Notwithstanding, it must also be said for the books praise; Klein's sources are again as numerous as the branches of this story, there's some 60 pages of notes only, which naturally makes persuasive basis for the conclusions presented. Although one might feel she sometimes uses intentionally striking sentences and merely aggressive words for their own shock-value, it is also as understandable as the addressed topics are just as gruesome. Her main criticisms, naturally is directed towards free market capitalism and the followers of Milton Freedman's theorems, in U.S. and elsewhere. Because we have no intention to carry out here a complete reading from the total of 558 pages (indexes and end-notes including), but to recommend the reader to do so by him/herself, (we think some of) the arguments shown can here be briefly referred with the following citation from early part in text:


”[...] During this dizzying period of expansion, the Southern Cone began to look more like Europe and North America than the rest of Latin America or other parts of the Third World. The workers in the new factories formed powerful unions that negotiated middle-class salaries, and their children were sent off to study at newly built public universities. The yawning gap between the region's polo club elite and its peasant masses began to narrow. By the 1950s, Argentina had the largest middle-class on the continent, and next door Uruguay had a literacy rate of 95 percent and offered free health care for all citizens. Developmentalism was so staggeringly successful for a time that the Southern Cone of Latin America became a potent symbol for poor countries around the world: here was a proof that with smart, practical policies, aggressively implemented, the class divide between the First and third World could actually be closed.” (p. 55)

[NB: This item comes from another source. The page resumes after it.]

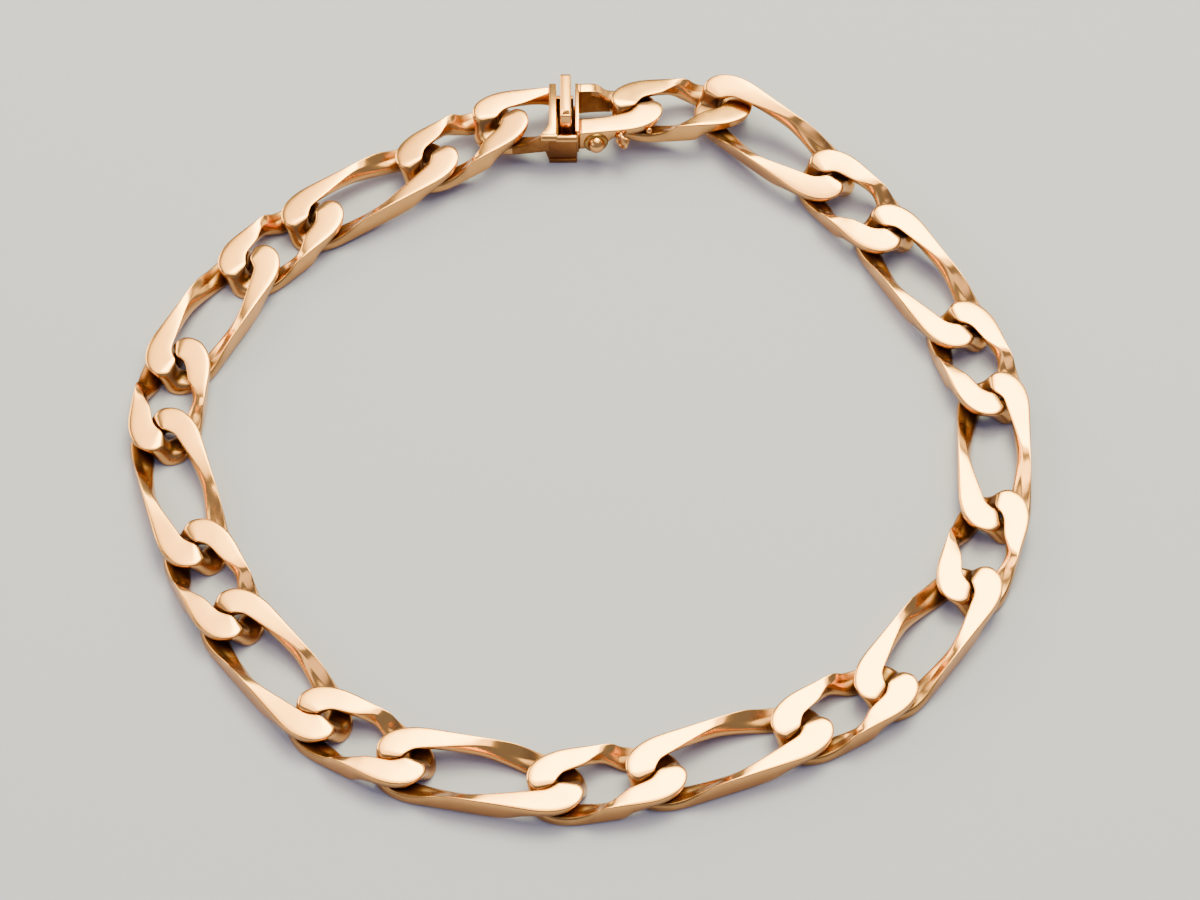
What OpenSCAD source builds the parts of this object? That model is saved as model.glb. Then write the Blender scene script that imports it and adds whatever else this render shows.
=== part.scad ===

According to Klein the halting of that development was just the first part in the many similar cases of violent and economic 'shocks' to follow. Whether one is willing to agree with her views is a matter of whether one thinks the reasons presented and emphasized to be most significant, but like noticed, many of her conclusions are based on material that sounds uncomfortably familiar. The reader needs just to recollect the recent decades economic crises, human rights reports, international politics (and the list could continue far longer: catastrophe and disaster events aftermaths, social sector reductions, stock markets, vanishing middle-class, Voelcer Shocks and World Bank politics, etc.) To tie these recent histories to the present, she also has a lot to say from the well-known developments often linked with the Iraq war, like 'Big Government and Big Business' and 'bottomless spending on security'. So, for some conclusive remarks here, we can say this could very well be nominated as the black book of capitalism (the books cover is grey in color, though...).


In addition to that, we just wonder, perhaps it is a bit uncertain whether Shock Doctrine, will actually be received and read as widely as it should. This because, being written in the era of increasing knowledge from climatic disasters and environmental threats. Although both are in connection to and additionally to a remarkable amount direct followings from these past developments discussed, the book may actually be swiped away from most public eye too soon... But, I guess it won't probably turn out to be that way. Conclusively it's main strenghts are in the way it shows and resurfaces the renowned (and less renown) incidents from the past in behind current events.